Artshots: 'The Future Demands'
By Sarah Hammer, Feb 10th, 2010 | In Art

The Minsheng Art Museum in Red Town is hosting a massive and massively entertaining art exhibition in conjunction with the logo of the British Council Collection and a whole bunch of other esteemed-looking logos, not the least of which is the Shanghai Expo.




It's called "The Future Demands Your Participation" and it purports to showcase "89 artworks by 40 British artists, presenting an extensive and panoramic view of British contemporary art." Feels like more. Works displayed include paintings, sculpture, illustration, photography, video art and more. Everything. The viewing space is bisected into two floors, with the second floor dedicated to big name, new British sculpture and installation, and the first floor a fantastic melange of "folk art" paying tribute to triumphant and warmly endearing British insanity.






The exhibition takes is name -- "The Future Demands Your Participation" -- from a glowing box by Turner prize-nominee Mark Titchner, and the words should ring out in your mind as you stroll the massive and varied collection of folk art on the first floor (compiled by Jeremy Deller and Alan Kane). As a slogan, "The Future Demands Your Participation" is powerful and jingoistic, full of passion and self-import, yet amusingly devoid of concrete imperative and real logic. This sprawling hogde-podge of rural photography, street videos, prisoner art, tattoo gun displays, stylized welding helmets, protest banners, and more, evokes a love and passion for the minute, the mundane, and the absurd -- love and passion spun out of control into unique and enthralling ways.

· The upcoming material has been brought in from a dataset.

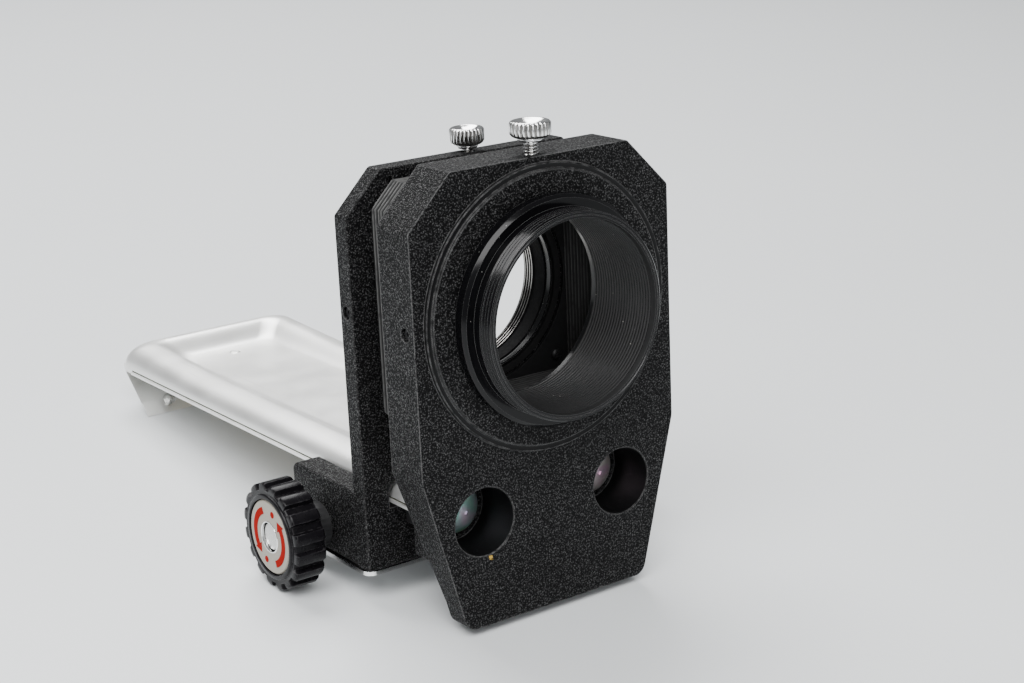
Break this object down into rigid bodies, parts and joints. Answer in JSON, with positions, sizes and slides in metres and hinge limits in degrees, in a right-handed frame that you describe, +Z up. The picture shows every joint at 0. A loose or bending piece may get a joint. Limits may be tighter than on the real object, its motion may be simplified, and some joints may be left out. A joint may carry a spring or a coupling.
{
  "type": "close-up bellows unit",
  "caption": "Close-up bellows for cameras: lens standard, square bellows, a camera standard on a saddle that a rack and pinion moves along an aluminium rail, with a clamp knob.",
  "frame": {"origin": "under the middle of the object, level with the front standard's foot, rail level", "axes": "+Y along the rail and optical axis from the lens end to the camera end, +X to the drive knob, +Z up"},
  "size_m": [0.106, 0.1972, 0.1208],
  "materials": {
    "crackle_black": "crackle",
    "gloss_black": "gloss anodised",
    "satin_aluminium": "satin",
    "chrome": "polished",
    "zinc_plate": "iridescent zinc plate",
    "steel": "plain",
    "brass": "brass",
    "bellows_cloth": "matte coated cloth",
    "knob_plastic": "moulded",
    "label_grey": "satin printed disc",
    "nylon": "plain",
    "blackened_tin": "blackened"
  },
  "bodies": {
    "rail": {"rail": "satin_aluminium", "rack": "brass", "rack_rivet_front": "satin_aluminium", "rack_rivet_rear": "satin_aluminium", "end_block": "blackened_tin", "block_screw_left": "steel", "block_screw_right": "steel", "stop_screw_left": "steel", "stop_screw_right": "steel", "standard_screw_left": "zinc_plate", "standard_screw_right": "zinc_plate", "front_standard": "crackle_black", "lens_ring": "gloss_black", "front_side_grub": "blackened_tin", "bellows_front_frame": "blackened_tin", "front_frame_screw_1": "blackened_tin", "front_frame_screw_2": "blackened_tin", "front_frame_screw_3": "blackened_tin", "front_frame_screw_4": "blackened_tin", "bellows": "bellows_cloth"},
    "carriage": {"rear_standard": "crackle_black", "camera_ring": "gloss_black", "bellows_rear_frame": "blackened_tin", "rear_frame_screw_1": "blackened_tin", "rear_frame_screw_2": "blackened_tin", "rear_frame_screw_3": "blackened_tin", "rear_frame_screw_4": "blackened_tin", "rear_side_grub": "blackened_tin", "bottom_plate": "chrome", "plate_screw_1": "steel", "plate_screw_2": "steel", "plate_screw_3": "steel", "plate_screw_4": "steel", "tripod_bush": "steel", "guide_pad_left": "nylon", "guide_pad_right": "nylon", "shaft_bush_left": "brass", "shaft_bush_right": "brass"},
    "drive": {"drive_shaft": "steel", "pinion": "brass", "drive_knob": "knob_plastic", "drive_disc": "label_grey", "shaft_ring_left": "steel", "shaft_ring_right": "steel"},
    "clamp_collar": {"clamp_collar": "blackened_tin"},
    "clamp_knob": {"clamp_knob": "knob_plastic", "clamp_disc": "label_grey"},
    "front_thumb_shank": {"front_thumb_shank": "chrome"},
    "front_thumb_head": {"front_thumb_head": "chrome"},
    "rear_thumb_shank": {"rear_thumb_shank": "chrome"},
    "rear_thumb_head": {"rear_thumb_head": "chrome"}
  },
  "joints": [
    {"name": "rear_slide", "type": "slide", "parent": "rail", "child": "carriage", "axis": [0, 1, 0], "range_m": [0, 0.105], "deforming": ["bellows"]},
    {"name": "drive_turn", "type": "hinge", "parent": "carriage", "child": "drive", "pos_m": [0, -0.0363, 0.01657], "axis": [1, 0, 0], "range_deg": [0, 1003]},
    {"name": "clamp_travel", "type": "slide", "parent": "drive", "child": "clamp_collar", "axis": [-1, 0, 0], "range_m": [0, 0.0008]},
    {"name": "clamp_turn", "type": "hinge", "parent": "clamp_collar", "child": "clamp_knob", "pos_m": [-0.0438, -0.0363, 0.01657], "axis": [-1, 0, 0], "range_deg": [0, 360]},
    {"name": "front_thumb_travel", "type": "slide", "parent": "rail", "child": "front_thumb_shank", "axis": [0, 0, 1], "range_m": [0, 0.0025]},
    {"name": "front_thumb_turn", "type": "hinge", "parent": "front_thumb_shank", "child": "front_thumb_head", "pos_m": [0, -0.0826, 0.1168], "axis": [0, 0, 1], "range_deg": [0, 1286]},
    {"name": "rear_thumb_travel", "type": "slide", "parent": "carriage", "child": "rear_thumb_shank", "axis": [0, 0, 1], "range_m": [0, 0.002]},
    {"name": "rear_thumb_turn", "type": "hinge", "parent": "rear_thumb_shank", "child": "rear_thumb_head", "pos_m": [0, -0.05609, 0.11185], "axis": [0, 0, 1], "range_deg": [0, 1029]}
  ],
  "couplings": [
    {"joint": "drive_turn", "follows": "rear_slide", "rad_per_m": 166.67},
    {"joint": "clamp_turn", "follows": "clamp_travel", "rad_per_m": 7854},
    {"joint": "front_thumb_turn", "follows": "front_thumb_travel", "rad_per_m": 8976},
    {"joint": "rear_thumb_turn", "follows": "rear_thumb_travel", "rad_per_m": 8976}
  ]
}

Yes, this is a welding mask done up to look like the face of the Predator. But not the mask of the Predator. It's the face of the Predator on a mask. Boggles the mind.

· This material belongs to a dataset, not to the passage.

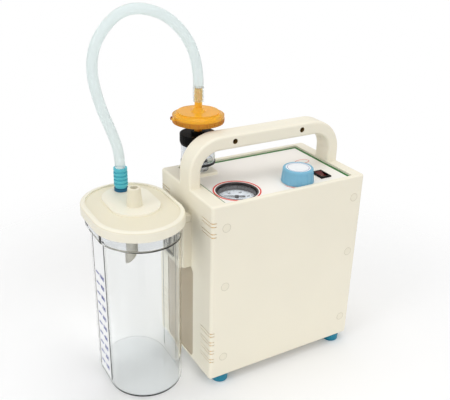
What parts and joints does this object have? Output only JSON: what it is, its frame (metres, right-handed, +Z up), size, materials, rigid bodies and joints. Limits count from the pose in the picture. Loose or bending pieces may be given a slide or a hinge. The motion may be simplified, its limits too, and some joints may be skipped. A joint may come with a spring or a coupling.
{
  "type": "vacuum aspirator",
  "caption": "Portable suction unit: cream two-shell casing with integral handle and gauge panel, hanging oval collection jar, overflow bottle, inline filter and bent hose.",
  "frame": {"origin": "on the floor under the centre of the overall box (hose left out)", "axes": "+Z up, front with the screw caps towards -Y, collection jar on the -X side"},
  "size_m": [0.325, 0.1463, 0.4414],
  "materials": {
    "casing": "satin moulded ABS, cream",
    "bracket": "satin moulded ABS, cream",
    "panel": "printed film, pale grey",
    "plate": "sheet",
    "green": "printed green border",
    "steel": "plain",
    "brass": "plain",
    "foot": "teal rubber",
    "cap": "satin",
    "dark": "satin black",
    "gauge_case": "satin dark grey",
    "red": "printed red ring",
    "dial": "white printed dial",
    "needle": "matt black",
    "lens": "clear",
    "knob": "light blue, satin",
    "white": "white",
    "switch_red": "dark red rocker",
    "clear": "clear moulded polycarbonate",
    "scale": "printed blue marks",
    "lid": "satin cream",
    "gasket": "pale silicone",
    "float": "white",
    "teal": "teal rubber",
    "hose": "translucent silicone",
    "amber": "amber translucent",
    "membrane": "filter disc",
    "rubber": "black",
    "cast": "die cast",
    "iron": "laminated core",
    "copper": "enamelled winding",
    "sheet": "zinc plated",
    "tube": "rigid nylon tube"
  },
  "bodies": {
    "casing_body": {"front_shell": "casing", "rear_shell": "casing", "shell_screws": "steel", "screw_caps": "cap", "handle_screws": "brass", "feet": "foot", "foot_screws": "steel", "panel_plate": "plate", "panel_stripe": "green", "panel_film": "panel", "gauge_case": "gauge_case", "gauge_ring": "red", "gauge_dial": "dial", "gauge_movement": "brass", "gauge_lens": "lens", "gauge_studs": "steel", "regulator_body": "brass", "switch_housing": "dark", "jar_bracket": "bracket", "bracket_screws": "steel", "panel_boss": "casing", "bottle_neck": "clear", "safety_bottle": "clear", "bottle_ring": "rubber", "bottle_cap": "dark", "filter_lower": "amber", "filter_membrane": "membrane", "filter_upper": "amber", "power_inlet": "dark", "inlet_pins": "brass", "pump_plate": "sheet", "pump_mounts": "rubber", "motor_stator": "iron", "motor_windings": "copper", "motor_bell": "cast", "crankcase": "cast", "diaphragm": "rubber", "pump_head": "cast", "head_screws": "steel", "vacuum_line": "tube"},
    "jar_body": {"jar": "clear", "jar_scale": "scale"},
    "lid_body": {"lid": "lid", "lid_gasket": "gasket", "float_cage": "float", "hose_connector": "teal", "hose": "hose", "hose_sleeve": "hose"},
    "float_body": {"float_valve": "float"},
    "knob_body": {"regulator_knob": "knob", "knob_cap": "white", "regulator_spindle": "steel"},
    "rocker_body": {"switch_rocker": "switch_red"},
    "needle_body": {"gauge_needle": "needle"},
    "fuse_body": {"fuse_drawer": "dark"},
    "rotor_body": {"motor_shaft": "steel", "motor_rotor": "iron", "cooling_fan": "dark", "eccentric": "steel"},
    "rod_body": {"pump_rod": "cast"}
  },
  "joints": [
    {"name": "jar_lift", "type": "slide", "parent": "casing_body", "child": "jar_body", "axis": [0, 0, 1], "range_m": [0, 0.06]},
    {"name": "lid_lift", "type": "slide", "parent": "jar_body", "child": "lid_body", "axis": [0, 0, 1], "range_m": [0, 0.06]},
    {"name": "float_rise", "type": "slide", "parent": "lid_body", "child": "float_body", "axis": [0, 0, 1], "range_m": [0, 0.012]},
    {"name": "regulator_turn", "type": "hinge", "parent": "casing_body", "child": "knob_body", "pos_m": [0.08, -0.0475, 0.2483], "axis": [0, 0, 1], "range_deg": [-270, 0]},
    {"name": "switch_tip", "type": "hinge", "parent": "casing_body", "child": "rocker_body", "pos_m": [0.1175, -0.045, 0.2378], "axis": [1, 0, 0], "range_deg": [-16, 0]},
    {"name": "gauge_sweep", "type": "hinge", "parent": "casing_body", "child": "needle_body", "pos_m": [0.0012, -0.0395, 0.2323], "axis": [0, 0, 1], "range_deg": [-270, 0]},
    {"name": "fuse_pull", "type": "slide", "parent": "casing_body", "child": "fuse_body", "axis": [0, 1, 0], "range_m": [0, 0.016]},
    {"name": "shaft_spin", "type": "hinge", "parent": "casing_body", "child": "rotor_body", "pos_m": [0, -0.01, 0.074], "axis": [1, 0, 0], "continuous": true},
    {"name": "rod_orbit", "type": "hinge", "parent": "rotor_body", "child": "rod_body", "pos_m": [0.08, -0.01, 0.071], "axis": [1, 0, 0], "continuous": true}
  ],
  "couplings": [
    {"joint": "rod_orbit", "follows": "shaft_spin", "ratio": -1}
  ]
}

So, yeah, for me, Deller and Kane's folk art collection (or "outsider art" if you want to get mean) was a thoroughly absorbing and beguiling look into a side of British art, culture, and expression that I'd never seen before. The collection comes across as almost American in its sheer dedication to works of obsessive and zealous mania.
In other sections and on the second floor is the names: Steve McQueen, Mona Hatoum, Anish Kapoor, Douglas Gordon, and Damien Hirst. Alas, no bejeweled skull.




But really worth the trip: The exhibition is open for public viewing from Tuesday – Sunday, 10am – 6pm at the Minsheng Art Museum; It will be closed during Spring Festival (13 -16 February 2010). Entry fee is 10rmb.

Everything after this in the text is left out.